Mark Dennis, state executive officer for the federal Farm Service Agency office in Syracuse, said loan requests to the agency continue to rise. Last year, when milk prices paid to farmers were the lowest since 1979, the agency’s $66 million loan allotment was gone by the end of March. That money is supposed to last all year.

For 2010, Farm Service Agency made 677 new loans totaling a little more than $119 million. In 2009, a total of 754 loans were made totaling $110.8 million.

John Repak, of the Onondaga County Farm Service Agency office, sees firsthand the effects of the squeeze on dairy farmers. Over the last two years in Onondaga County, eight dairy farmers have quit the business — six because of low milk prices. The other two retired.

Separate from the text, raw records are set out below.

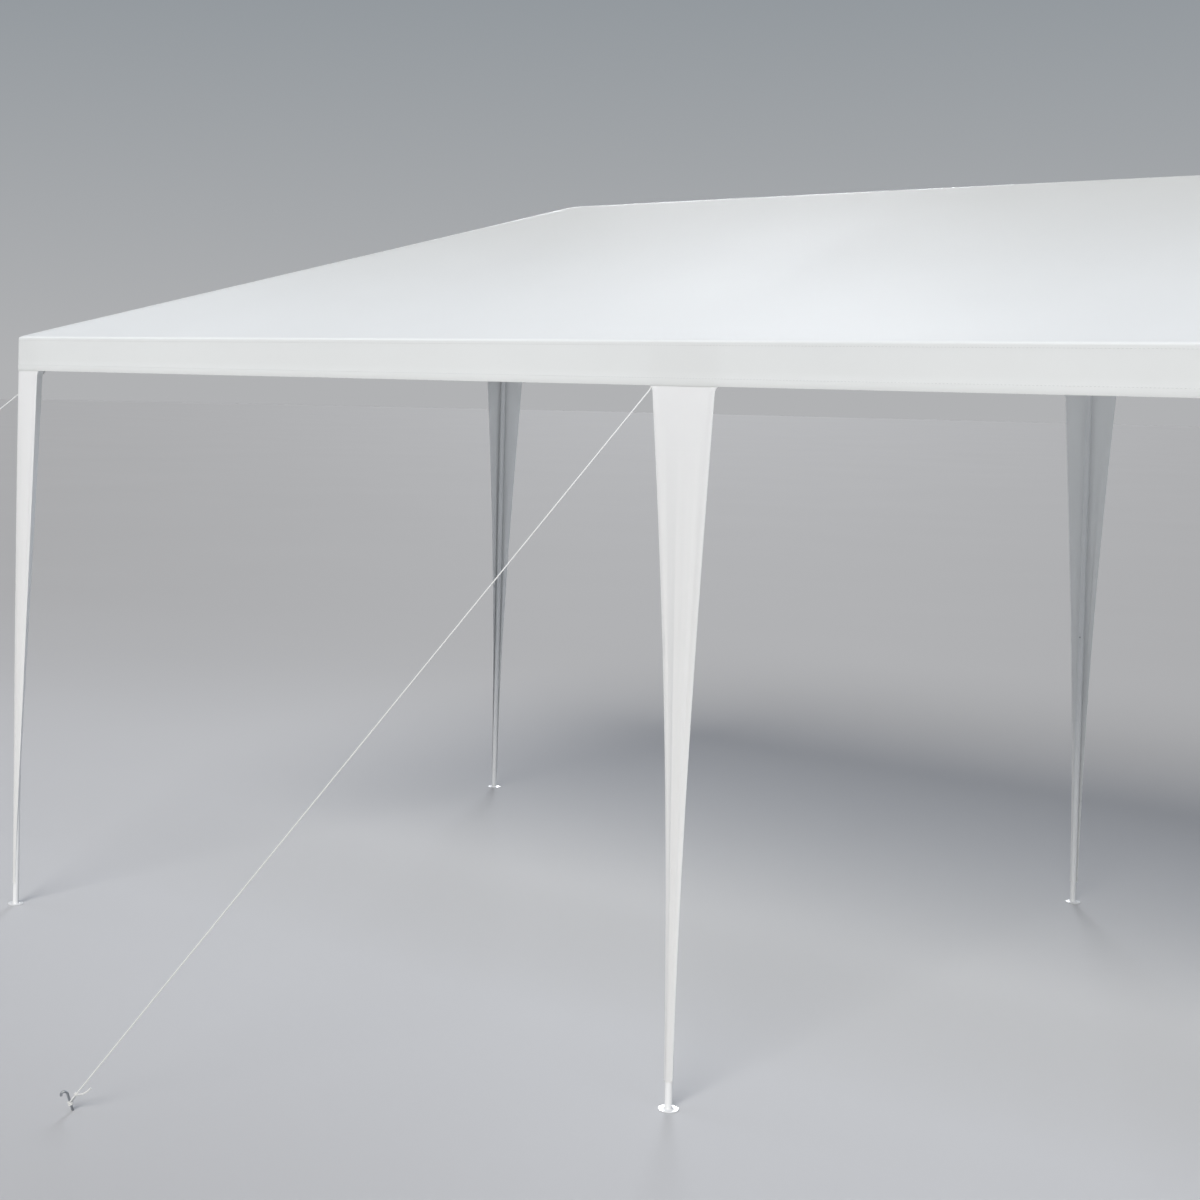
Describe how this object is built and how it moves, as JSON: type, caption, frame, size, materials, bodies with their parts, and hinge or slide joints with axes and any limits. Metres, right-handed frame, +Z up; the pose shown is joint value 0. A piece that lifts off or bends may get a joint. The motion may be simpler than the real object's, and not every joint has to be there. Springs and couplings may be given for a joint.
{
  "type": "canopy tent",
  "caption": "White hip-roofed party canopy tent, open on all sides: steel tube frame, stretched cloth roof with valance, tapering cloth leg skirts, guy ropes and stakes.",
  "frame": {"origin": "underside of the front left leg's foot, on the leg's axis, at ground level", "axes": "+X along the length from the front left leg to the front right leg, +Y from the front to the rear, +Z up"},
  "size_m": [9.2934, 4.4747, 2.6899],
  "materials": {
    "frame_tube": "white powder-coated steel tube, semi-gloss",
    "frame_fitting": "white powder-coated welded steel sockets, semi-gloss",
    "roof_cloth": "white coated polyethylene cloth, smooth with a fine weave",
    "skirt_cloth": "white coated polyethylene cloth with soft upright folds",
    "rope": "cream white braided cord",
    "stake_steel": "zinc-plated round steel"
  },
  "bodies": {
    "root": {"lower_leg_front_left": "frame_tube", "upper_leg_front_left": "frame_tube", "corner_connector_front_left": "frame_fitting", "hip_rafter_front_left": "frame_tube", "leg_skirt_front_left": "skirt_cloth", "lower_leg_front_mid": "frame_tube", "upper_leg_front_mid": "frame_tube", "side_connector_front_mid": "frame_fitting", "rafter_front_mid": "frame_tube", "leg_skirt_front_mid": "skirt_cloth", "lower_leg_front_right": "frame_tube", "upper_leg_front_right": "frame_tube", "corner_connector_front_right": "frame_fitting", "hip_rafter_front_right": "frame_tube", "leg_skirt_front_right": "skirt_cloth", "lower_leg_rear_left": "frame_tube", "upper_leg_rear_left": "frame_tube", "corner_connector_rear_left": "frame_fitting", "hip_rafter_rear_left": "frame_tube", "leg_skirt_rear_left": "skirt_cloth", "lower_leg_rear_mid": "frame_tube", "upper_leg_rear_mid": "frame_tube", "side_connector_rear_mid": "frame_fitting", "rafter_rear_mid": "frame_tube", "leg_skirt_rear_mid": "skirt_cloth", "lower_leg_rear_right": "frame_tube", "upper_leg_rear_right": "frame_tube", "corner_connector_rear_right": "frame_fitting", "hip_rafter_rear_right": "frame_tube", "leg_skirt_rear_right": "skirt_cloth", "eave_beam_front_left": "frame_tube", "eave_beam_front_right": "frame_tube", "eave_beam_rear_left": "frame_tube", "eave_beam_rear_right": "frame_tube", "eave_beam_left": "frame_tube", "eave_beam_right": "frame_tube", "ridge_connector_left": "frame_fitting", "ridge_tube_left": "frame_tube", "ridge_connector_right": "frame_fitting", "ridge_tube_right": "frame_tube", "ridge_connector_mid": "frame_fitting", "roof_front": "roof_cloth", "roof_rear": "roof_cloth", "roof_left": "roof_cloth", "roof_right": "roof_cloth", "valance_front": "roof_cloth", "valance_rear": "roof_cloth", "valance_left": "roof_cloth", "valance_right": "roof_cloth", "guy_rope_front_left": "rope", "stake_front_left": "stake_steel", "guy_rope_front_mid": "rope", "stake_front_mid": "stake_steel", "guy_rope_front_right": "rope", "stake_front_right": "stake_steel"}
  },
  "joints": []
}
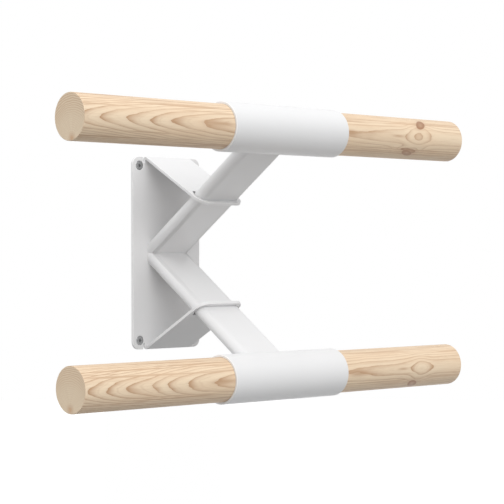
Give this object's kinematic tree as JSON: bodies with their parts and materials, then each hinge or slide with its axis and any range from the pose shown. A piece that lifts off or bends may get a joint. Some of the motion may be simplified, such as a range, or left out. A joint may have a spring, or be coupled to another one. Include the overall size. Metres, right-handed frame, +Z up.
{
  "type": "wall-mounted ballet barre",
  "caption": "Wall-mounted double ballet barre: round pine bars in white steel sleeves on mitred oval arms that pass through a folded, slotted wall bracket.",
  "frame": {"origin": "middle of the wall bracket's back face, on the wall, at the centre of its four screws", "axes": "+X along the bars to the right as seen from the room, +Y into the wall, +Z up"},
  "size_m": [0.5, 0.2353, 0.2816],
  "materials": {
    "white_powder_coat": "satin white powder coat on steel",
    "pine": "clear satin lacquer on planed pine",
    "zinc_screws": "dull zinc plate"
  },
  "bodies": {
    "root": {"wall_bracket": "white_powder_coat", "upper_arm": "white_powder_coat", "lower_arm": "white_powder_coat", "upper_sleeve": "white_powder_coat", "lower_sleeve": "white_powder_coat", "upper_bar": "pine", "lower_bar": "pine", "wall_screw_top_left": "zinc_screws", "wall_screw_top_right": "zinc_screws", "wall_screw_bottom_left": "zinc_screws", "wall_screw_bottom_right": "zinc_screws", "bar_screw_upper_left": "zinc_screws", "bar_screw_upper_right": "zinc_screws", "bar_screw_lower_left": "zinc_screws", "bar_screw_lower_right": "zinc_screws"}
  },
  "joints": []
}
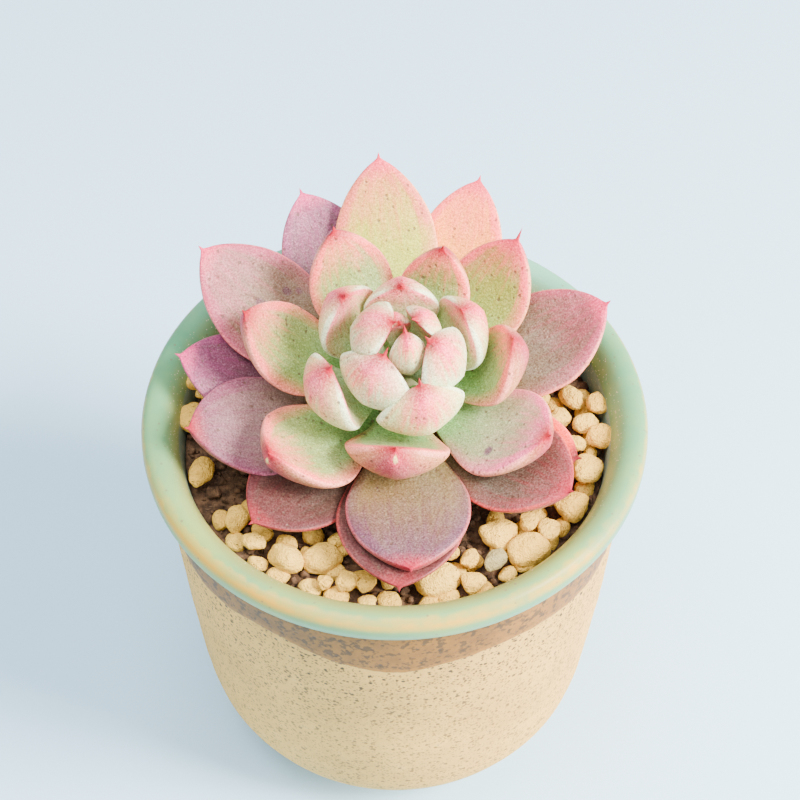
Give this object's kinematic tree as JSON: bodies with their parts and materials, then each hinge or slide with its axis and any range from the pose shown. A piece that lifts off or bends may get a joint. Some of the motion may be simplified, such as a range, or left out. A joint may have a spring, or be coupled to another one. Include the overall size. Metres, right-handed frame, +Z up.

“When you’ve put 30 years or 40 years into it, you take a situation like the Rohes, it’s just heart-wrenching to get out of the dairying business,” Repak said.

And the loss affects the greater community, he said. The suppliers from whom Rohe bought products are losing a customer.

The milk price problem stems from two sources: supply and demand and an old formula for computing prices derived from cheese prices at the Chicago Mercantile Exchange. Agriculture officials have talked about developing a new way to price milk for at least 20 years, to no avail.

Milk prices fluctuate every year. Consider the price was $19.09 per hundred pounds or $1.65 a gallon, in May 2004 and $11.43 per 100, 99 cents a gallon, in May 2009. The 20-year high came in 2007, when it hovered at $20 per 100 pounds for seven months. The worst year was 1991, when the price remained lower than $13 per hundred pounds for nine months and averaged $11.79.

While prices for milk have continued to flop this year, the costs of seed, feed and fertilizer have risen, Rohe said.
After much soul searching, the Rohes decided the time had come to leave dairying. “I’m not sure I’m doing the right thing,” Steve Rohe said earlier this week. “I look at it as a positive change.”

Even so, the move is bittersweet. “I know I’m going to cry someday when I walk into the barn and there are no cows there,” Rohe said. “But I know they are going to good homes.”